Abstract

AbstractThe Categories and Metaphysics Zeta (Book VII) are often thought to be incompatible because each posits different candidates for the title of primary substance or ousia. In the Categories, primary substance is the concrete individual thing, while in Zeta, it is the form or essence of the individual thing, which is now understood as a composite of form and matter. In this book, Wedin rejects the thesis of incompatibilism, and in its stead argues that the two treatises are concerned with different projects. Wedin argues that the theory of Metaphysics Zeta is meant to explain certain features of the theory of the Categories, and that it therefore presupposes the Categories theory of substance.
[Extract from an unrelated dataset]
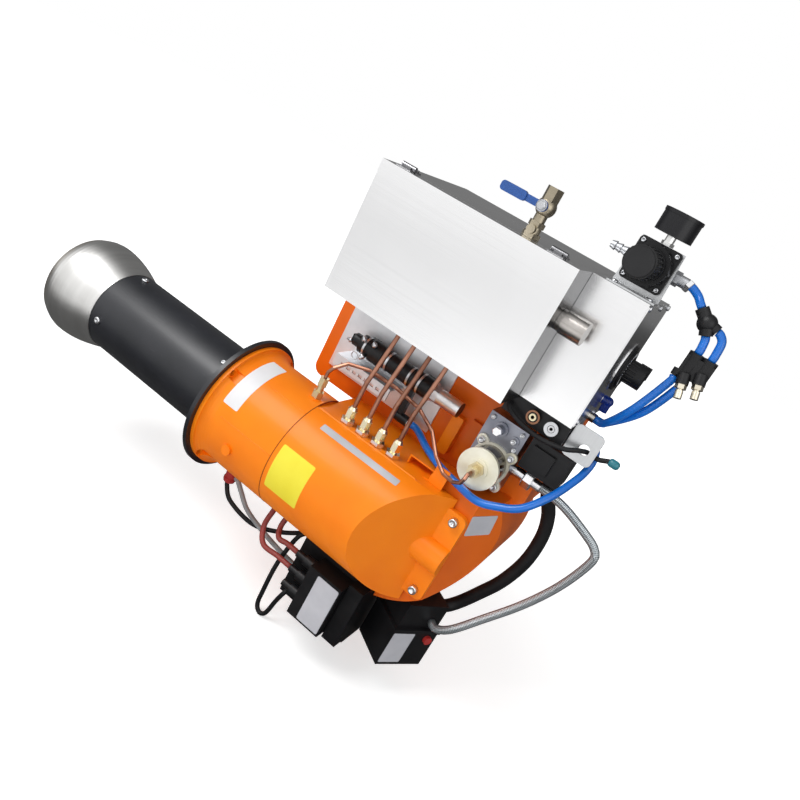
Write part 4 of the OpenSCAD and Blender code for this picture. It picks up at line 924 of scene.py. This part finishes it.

The ousia of the Categories, what Wedin calls ‘c‐substance’, remains a primary substance in the Metaphysics in the sense that its ontological priority is not called into question. Aristotle focuses on form in the Metaphysics because it explains the substantiality of c‐substances: in other words, it has ‘explanatory’ primacy. Wedin's overall view of Metaphysics Zeta is that it is concerned with investigating what sort of thing form must be, given that form is the primary cause of the nature or being of a c‐substance. The treatises, then, are not incompatible, because the explananda of Zeta are the primary substances of the Categories. Showing that this is so involves, firstly, setting out the theory of the Categories (Ch. 1–3), secondly, clarifying the sense in which ‘c‐substance’ is the explanandum of Metaphysics Zeta (Ch. 4–5), and finally, examining in detail the explanatory theory of Zeta (Ch. 6—10). In the Introduction, Wedin announces his intention to consider only what he calls the ‘canonical chapters’ of Zeta, i.e. Z.1–6, 10–11, 13–17: Ch. 7–9 and 12 are mostly neglected, as Wedin believes that these chapters are not part of the original project of Zeta.